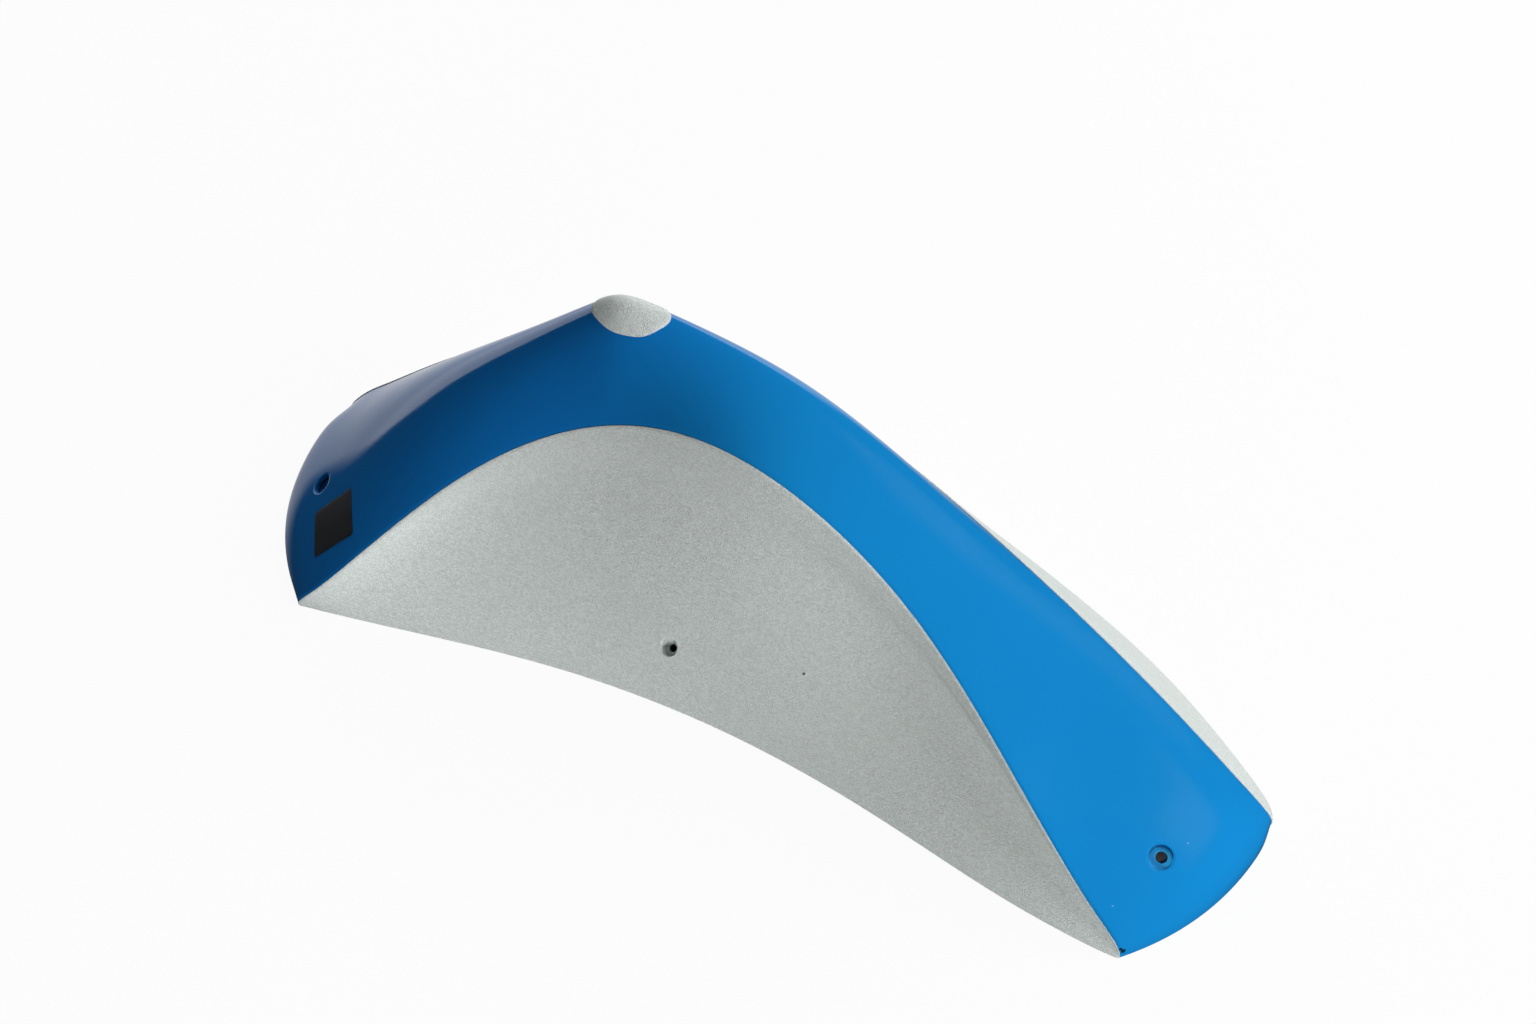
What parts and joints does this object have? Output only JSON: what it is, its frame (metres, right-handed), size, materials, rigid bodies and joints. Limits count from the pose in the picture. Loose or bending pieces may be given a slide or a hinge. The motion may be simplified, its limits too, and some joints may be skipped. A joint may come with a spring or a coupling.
{
  "type": "pinch climbing hold",
  "caption": "Long screw-on pinch hold: a hollow glossy shell with a raised tip, rough grip coats on its steep faces and recessed screw holes, for a climbing wall.",
  "frame": {"origin": "middle of the overall box on the wall plane, which is the open back of the hold", "axes": "+X along the length, with the raised tip towards -X; +Z away from the wall; the steep face with the hollow foot line faces -Y"},
  "size_m": [0.6098, 0.248, 0.1785],
  "materials": {
    "blue_gelcoat": "glossy blue gelcoat over glass-fibre laminate",
    "sand_grip": "rough light grey coat of fine sand in resin",
    "black_film": "satin black film",
    "filled_resin": "dull cast resin with filler",
    "zinc_steel": "zinc-plated steel"
  },
  "bodies": {
    "root": {"shell": "blue_gelcoat", "front_grip_coat": "sand_grip", "back_grip_coat": "sand_grip", "tip_grip_coat": "sand_grip", "blank_label": "black_film", "screw_boss_left": "filled_resin", "screw_boss_right": "filled_resin", "screw_boss_front": "filled_resin", "screw_boss_back": "filled_resin", "screw_washer_left": "zinc_steel", "screw_washer_right": "zinc_steel", "screw_washer_front": "zinc_steel", "screw_washer_back": "zinc_steel"}
  },
  "joints": []
}
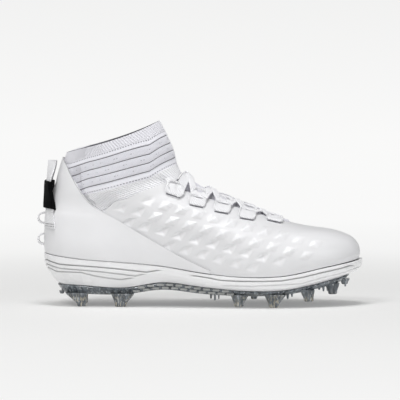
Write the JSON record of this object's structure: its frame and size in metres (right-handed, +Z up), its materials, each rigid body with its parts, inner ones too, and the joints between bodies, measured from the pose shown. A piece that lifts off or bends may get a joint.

**Written task**: Write out the whole listing again. Match it word for word.

**Reply to the task**:
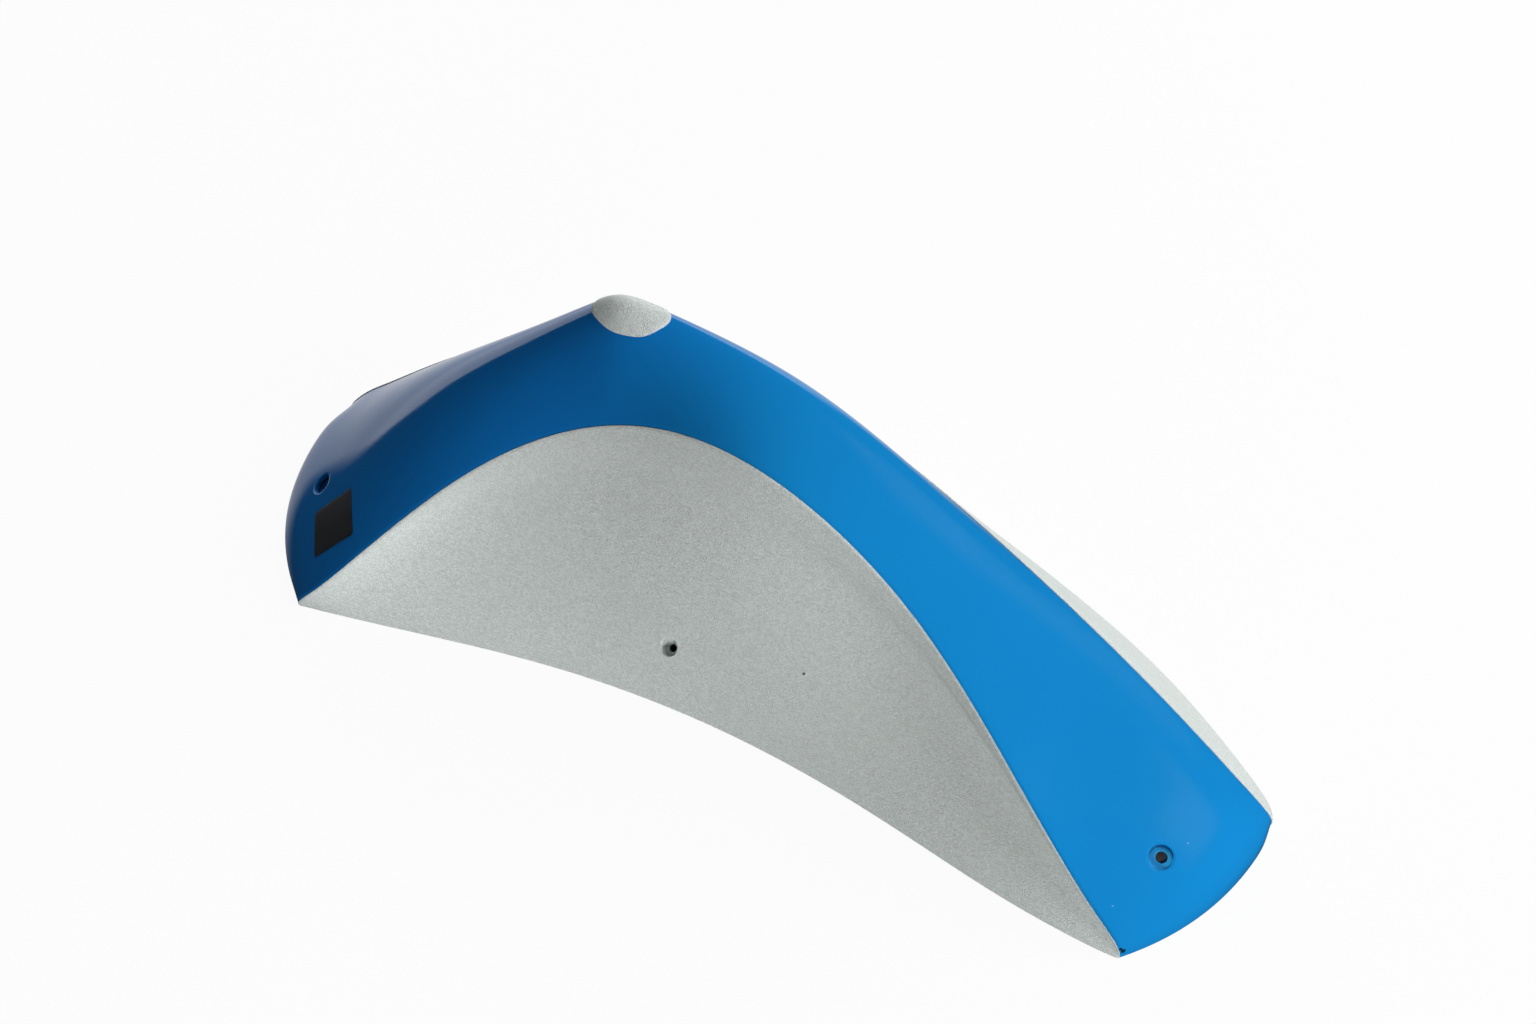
What parts and joints does this object have? Output only JSON: what it is, its frame (metres, right-handed), size, materials, rigid bodies and joints. Limits count from the pose in the picture. Loose or bending pieces may be given a slide or a hinge. The motion may be simplified, its limits too, and some joints may be skipped. A joint may come with a spring or a coupling.
{
  "type": "pinch climbing hold",
  "caption": "Long screw-on pinch hold: a hollow glossy shell with a raised tip, rough grip coats on its steep faces and recessed screw holes, for a climbing wall.",
  "frame": {"origin": "middle of the overall box on the wall plane, which is the open back of the hold", "axes": "+X along the length, with the raised tip towards -X; +Z away from the wall; the steep face with the hollow foot line faces -Y"},
  "size_m": [0.6098, 0.248, 0.1785],
  "materials": {
    "blue_gelcoat": "glossy blue gelcoat over glass-fibre laminate",
    "sand_grip": "rough light grey coat of fine sand in resin",
    "black_film": "satin black film",
    "filled_resin": "dull cast resin with filler",
    "zinc_steel": "zinc-plated steel"
  },
  "bodies": {
    "root": {"shell": "blue_gelcoat", "front_grip_coat": "sand_grip", "back_grip_coat": "sand_grip", "tip_grip_coat": "sand_grip", "blank_label": "black_film", "screw_boss_left": "filled_resin", "screw_boss_right": "filled_resin", "screw_boss_front": "filled_resin", "screw_boss_back": "filled_resin", "screw_washer_left": "zinc_steel", "screw_washer_right": "zinc_steel", "screw_washer_front": "zinc_steel", "screw_washer_back": "zinc_steel"}
  },
  "joints": []
}
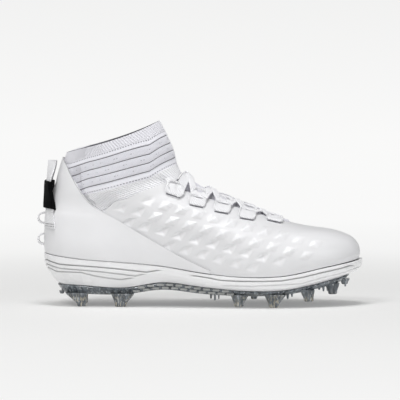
Write the JSON record of this object's structure: its frame and size in metres (right-handed, +Z up), its materials, each rigid body with its parts, inner ones too, and the joints between bodies, measured from the pose shown. A piece that lifts off or bends may get a joint.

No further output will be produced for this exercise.